The SNDP chairman called for next
year’s polls to be free and fair, adding that armed groups should not interfere
in the process. He also called for advanced voting to be transparent.
A total of 18 vacant seats will be
up for grabs in both Union and regional parliaments when by-elections are held on
April 1 next year, according to an announcement from the Union Election
Commission (UEC) on October 11.
The SNDP won only one seat in the 2015 general election, a far
cry from the 57 seats it won in the 2010 election (21 seats in the upper
and lower houses; 36 seats at state level).
The party was formed in
2010 by a group mostly made up of former members of the Shan Nationalities
League for Democracy (SNLD) at a time when several of that party’s leaders were
serving lengthy prison sentences, including SNLD Chairman Khun Htun Oo and General-Secretary
Sai Nyunt Lwin.
Polls were cancelled in many parts
of Shan State during the general election in 2015 due to ongoing clashes
between Burmese government forces and the Shan State Progress Party/Shan State
Army (SSPP/SSA).

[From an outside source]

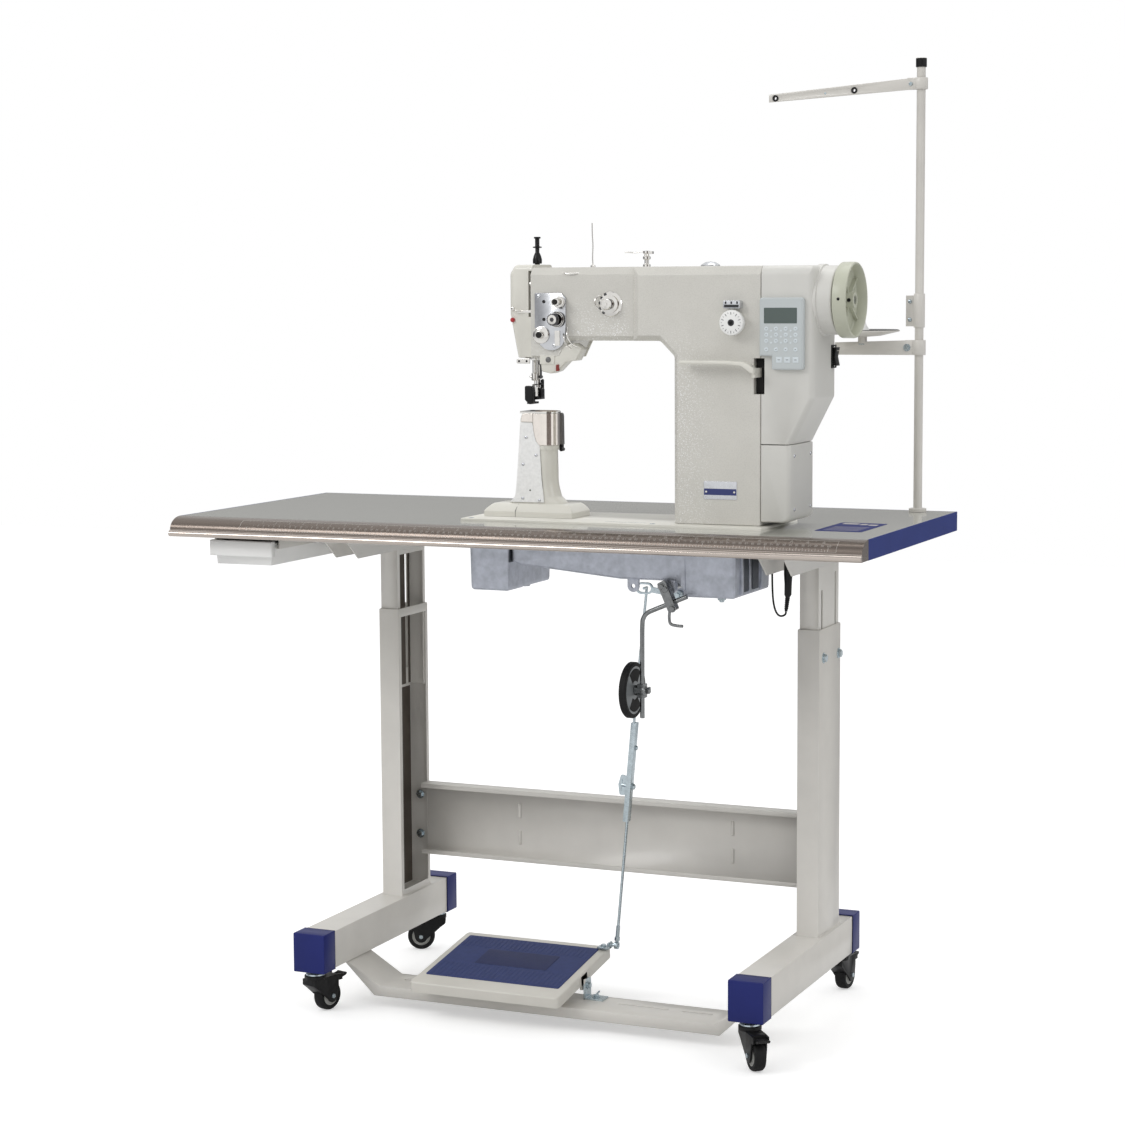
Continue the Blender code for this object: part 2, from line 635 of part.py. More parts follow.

Constituencies where polling was postponed include Kehsi and
Monghsu townships in central Shan State, and Kengtung Township in eastern Shan
State.
Polling was also cancelled in areas
under the control of the United Wa State Army, such as Pangsang, Narpan,
Pangwai and Mongmaw; as well as Mongla Township, which is the base of the
Nationalities Democratic Alliance Army (NDAA). The UEC maintains that those
areas are still too volatile for by-elections to take place next year.